While the ideal candidate has extensive experience with on-demand burstable virtualized environments hosted on public cloud providers, you should also be comfortable managing physical servers on-premises at scale in the interim. Excellent communication skills are required in order to successfully interact with globally distributed OpenX teams operating in a 24×7 manner. Developing and supporting our infrastructure presents many interesting technical challenges. We especially desire candidates with a passion for open-source software and an interest in the latest technology trends.
- Design, write, and deliver software to implement and support large web scale, highly-performant, highly-available infrastructure on GCP
- Demonstrate and promote best practices for teams deploying and supporting our infrastructure on GCP
- Monitor infrastructure, respond to incidents, correct and improve systems to prevent incidents, and plan capacity
- Support system deployments and product releases
- Tune large-scale clusters for optimal performance and efficiency
- Participate in on-call rotation
- Work closely with engineering, project management, and operational peers to develop innovative technical tools and solutions
- Identify tactical issues and react to emerging areas of concern
- Adhere to the DevOps philosophy by evangelizing communication, collaboration, and integration with software development teams
- Think long-term and be unsatisfied with band-aids
- Identify unnecessary complexity and remove it
- Extensive experience maintaining a large production infrastructure hosted on GCP, AWS, or equivalent public cloud providers
- Extensive understanding how to manage public cloud services and tasks, such as: VPC; load balancing; relational and non-relational datastores (e.g., Google Cloud SQL, Memorystore, AWS RDS); storage (e.g., GCS, AWS S3); monitoring (e.g., GCP Stackdriver, AWS CloudWatch, Prometheus); serverless computing (e.g., GCF, AWS Lambda); and auto-scaling
- Solid experience with software development life cycle (SDLC) best practices, such as test-driven development (TDD), algorithms, data structures, complexity analysis, CI/CD, and software design
- Automate tasks that are scalable, maintainable, and repeatable by utilizing APIs and practicing Infrastructure-as-Code through GitOps
- Experience with managing large scale Kubernetes clusters in a microservices and containerized environment using Docker
- Develop and manage resource utilization, billing, and optimization process in GCP
- Analyze performance bottleneck of our platform hosted in GCP based on monitoring data
- Configure and manage security policies, resource auditing, compliance policies, and access controls to resources in GCP
- Develop and operate backup/restoration procedure in GCP
- Strong experience in a SysAdmin, SRE, DevOps, or equivalent role
- Solid knowledge of the *NIX command-line and architecture
- Strong knowledge of core protocols and tech such as: TCP/IP, HTTP, DNS, load balancers, distributed file systems, relational and non-relational datastores
- Automate tasks in at least one language (other than Bash), ideally Python, Go, or Perl
- Demonstrated experience in network and large scale *NIX system troubleshooting and maintenance practices
- Excellent organizational skills and the ability to work in a fast-paced and hectic work environment
- Capable of technical deep-dives into code, networking, systems, and storage with very bright, experienced engineers
- Must be willing to work some shifts outside of normal business hours, i.e., afternoon/evening, weekends, and holidays
- Humility and Integrity
- Solid experience with cloud management platforms, such as Terraform
- Solid experience building GCP big data platforms, such as DataProc, BigQuery, Pub/Sub, and other technology
- Understanding of programming languages, such as Java, Erlang, C/C++, or others
- Experience with configuration management tools such as SaltStack, Puppet, Chef, or Ansible
- Self-starter with the ability to independently identify and act on areas of improvement
- Knowledge and interest in the latest system architecture trends
- Ability to rapidly learn and understand new systems
- Ability to communicate effectively and write accurate, clear documentation
Company at a Glance
OpenX is focused on unleashing the full economic potential of digital media companies. We do this by making digital advertising markets and technologies that are designed to deliver optimal value to publishers and advertisers on every ad served across all screens.

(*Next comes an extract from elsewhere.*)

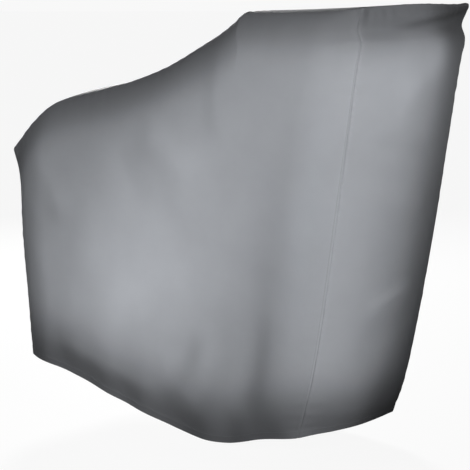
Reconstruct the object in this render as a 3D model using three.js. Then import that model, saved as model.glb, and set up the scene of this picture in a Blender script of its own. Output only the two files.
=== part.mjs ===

At OpenX, we have built a team that is uniquely experienced in designing and operating high-scale ad marketplaces, and we are constantly on the lookout for thoughtful, creative executors who are as fascinated as we are about finding new ways to apply a blend of market design, technical innovation, operational excellence, and empathetic partner service to the frontiers of digital advertising.
Our five company values form a solid bedrock serving to define us as a group and guide the company. Our values remind us that how we do things often matters as much as what we do.
We are one
One team. No exceptions. We are a group of strong and diverse individuals unified by a clear common purpose.
Our customers define us
We know our business flourishes or dies because of our customers.
OpenX is mine
We are all owners of OpenX. We stake our personal and professional reputations on the excellence of our work.
We are an open book
We are eager to teach and share what we know with others.
We evolve fast
We take risks and confront failure openly. We recognize and repeat success aggressively. We actively seek out and provide constructive criticism. Defensiveness is for weaklings!